━━ Supplied information ━━
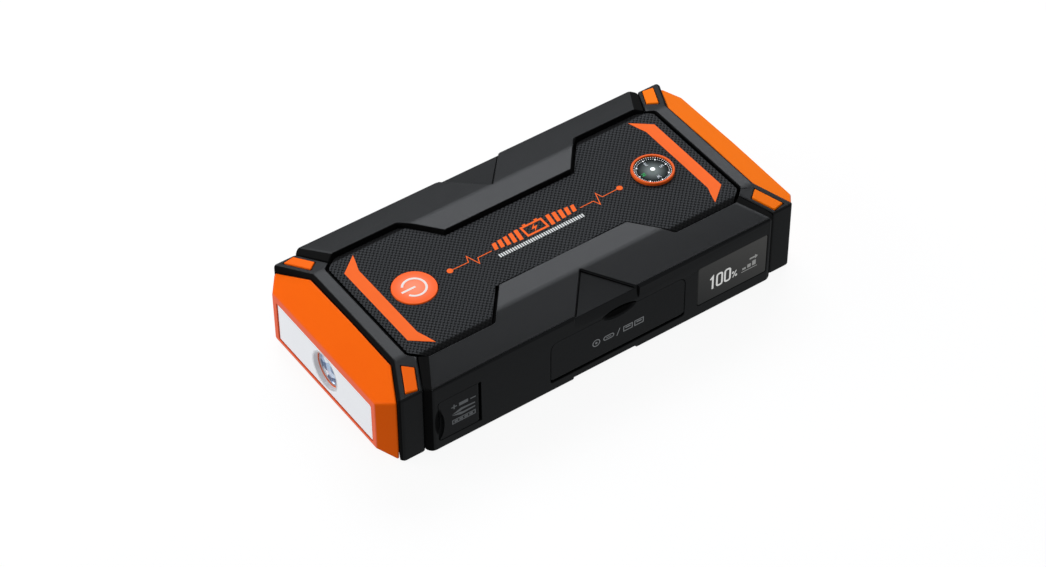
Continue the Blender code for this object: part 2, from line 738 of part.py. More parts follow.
def cap_planes(end):
    """The cap's sloping top, its two top corners and the chamfer under its end."""
    ridge = (end * CAP_START_X, CAP_START_HALF_WIDTH, CAP_START_HEIGHT)
    brow = (end * CAP_END_X, CAP_END_HALF_WIDTH, CAP_END_HEIGHT)
    planes = [plane_through(ridge, brow, (brow[0], 0, CAP_END_HEIGHT))]
    for side in (NEAR, FAR):
        shoulder = (end * CAP_SHOULDER[0], side * CAP_SHOULDER[1], CAP_SHOULDER[2])
        planes.append(
            plane_through((ridge[0], side * ridge[1], ridge[2]), (brow[0], side * brow[1], brow[2]), shoulder)
        )
    rise = CAP_END_BOTTOM
    run = CAP_END_X - CAP_SHOULDER[0]
    planes.append(((end * CAP_END_X, 0, CAP_END_BOTTOM), (end * rise, 0, -run)))
    return planes


def end_cap(end, name):
    """A hollow orange cap, open towards the case."""
    planes = cap_planes(end)
    cap = prism(name, cap_footprint(end), 0, CASE_TOP_HEIGHT, "cap_orange", planes)
    soften(cap, 0.9 * MM, 2)
    hollow = prism_shape(cap_footprint(end, -2.0 * MM), 2.0 * MM, CASE_TOP_HEIGHT)
    slice_off(hollow, planes, 2.0 * MM)
    back = sorted((end * (CAP_START_X - OVER), end * 89 * MM))
    subtract(cap, finish_mesh(f"cut_hollow_{name}", hollow, None))
    subtract(cap, box(f"cut_back_{name}", back, around(0, 22 * MM), (4 * MM, 29.5 * MM), None))
    return cap


def lamp_window(cap):
    """Opens the lamp cap's end for the lens panel, which sits against a ledge inside."""
    outline = rounded(around(0, LENS_HALF_WIDTH + GAP), grown(LENS_Z, GAP), 0.8 * MM, 2)
    subtract(cap, end_prism("cut_lamp_window", outline, (-100 * MM, -90 * MM), None))


def lens_panel():
    outline = rounded(around(0, LENS_HALF_WIDTH), LENS_Z, 0.6 * MM, 2)
    panel = end_prism("lens_panel", outline, (-96.2 * MM, -94.4 * MM), "lens_white")
    hole = cylinder(
        "cut_torch_hole", TORCH_RADIUS, -100 * MM, -90 * MM, None, 40, "X", (0, 0, TORCH_HEIGHT)
    )
    subtract(panel, hole)
    return panel


def torch():
    """The reflector cup, its lens and the emitter behind it, all on one line along X."""
    centre = (0, 0, TORCH_HEIGHT)
    front = TORCH_FRONT_X
    step = front + 2.5 * MM
    back = front + 9.1 * MM
    cup = [
        (8.4 * MM, front),
        (8.4 * MM, back - 3.5 * MM),
        (4.0 * MM, back),
        (2.3 * MM, back),
        (2.3 * MM, back - 0.6 * MM),
        (5.2 * MM, back - 2.6 * MM),
        (7.2 * MM, back - 4.4 * MM),
        (7.2 * MM, step),
        (7.8 * MM, step),
        (7.8 * MM, front),
    ]
    lathe("torch_reflector", cup, "reflector_chrome", 32, "X", centre)
    seat = step - GAP
    lens = [
        (0, seat - 1.1 * MM),
        (3.0 * MM, seat - 1.0 * MM),
        (5.6 * MM, seat - 0.7 * MM),
        (7.4 * MM, seat - 0.4 * MM),
        (7.4 * MM, seat),
        (0, seat),
    ]
    lathe("torch_lens", lens, "clear_lens", 32, "X", centre)
    depth = (back - 0.4 * MM, back + 0.8 * MM)
    box("torch_emitter", depth, around(0, 1.5 * MM), around(TORCH_HEIGHT, 1.5 * MM), "emitter_yellow")


def lamp_board():
    """The board behind the lens panel, with a row of raised lamps on each side of the torch."""
    x = (-85.9 * MM, -84.7 * MM)
    board = box("lamp_board", x, around(0, 21.5 * MM), (6.0 * MM, 24 * MM), "board_green")
    for i, y in enumerate((-18, -13, 13, 18)):
        lamp_y = around(y * MM, 1.4 * MM)
        unite(board, box(f"lamp_{i}", (-86.9 * MM, -85.5 * MM), lamp_y, around(TORCH_HEIGHT, 1.4 * MM), None))
    return board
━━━
> _Written exercise_
Set down verbatim only the lines between the start of the data above and the line with "return planes", both boundaries included.

> _Response_
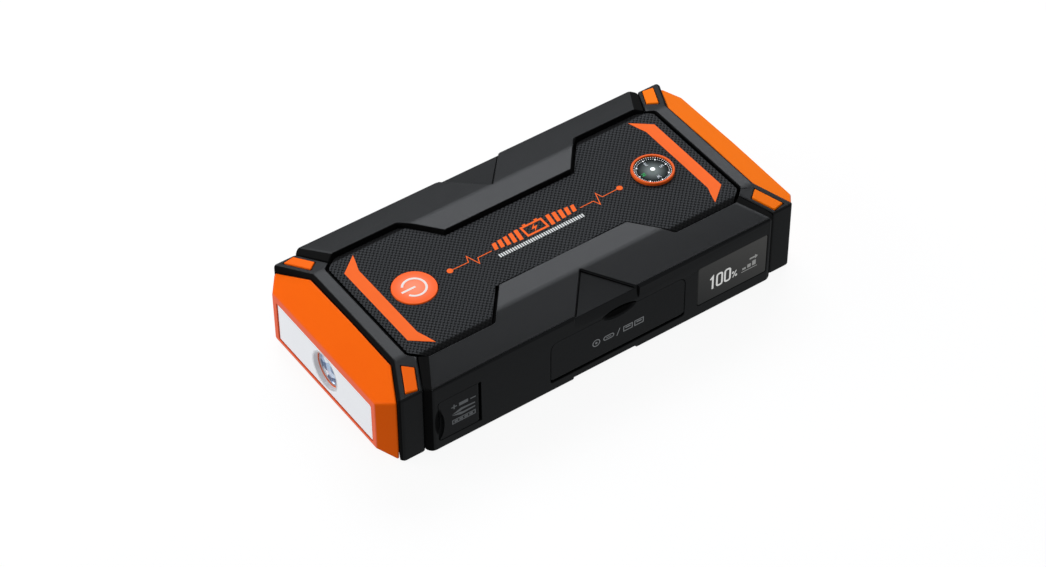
Continue the Blender code for this object: part 2, from line 738 of part.py. More parts follow.
def cap_planes(end):
    """The cap's sloping top, its two top corners and the chamfer under its end."""
    ridge = (end * CAP_START_X, CAP_START_HALF_WIDTH, CAP_START_HEIGHT)
    brow = (end * CAP_END_X, CAP_END_HALF_WIDTH, CAP_END_HEIGHT)
    planes = [plane_through(ridge, brow, (brow[0], 0, CAP_END_HEIGHT))]
    for side in (NEAR, FAR):
        shoulder = (end * CAP_SHOULDER[0], side * CAP_SHOULDER[1], CAP_SHOULDER[2])
        planes.append(
            plane_through((ridge[0], side * ridge[1], ridge[2]), (brow[0], side * brow[1], brow[2]), shoulder)
        )
    rise = CAP_END_BOTTOM
    run = CAP_END_X - CAP_SHOULDER[0]
    planes.append(((end * CAP_END_X, 0, CAP_END_BOTTOM), (end * rise, 0, -run)))
    return planes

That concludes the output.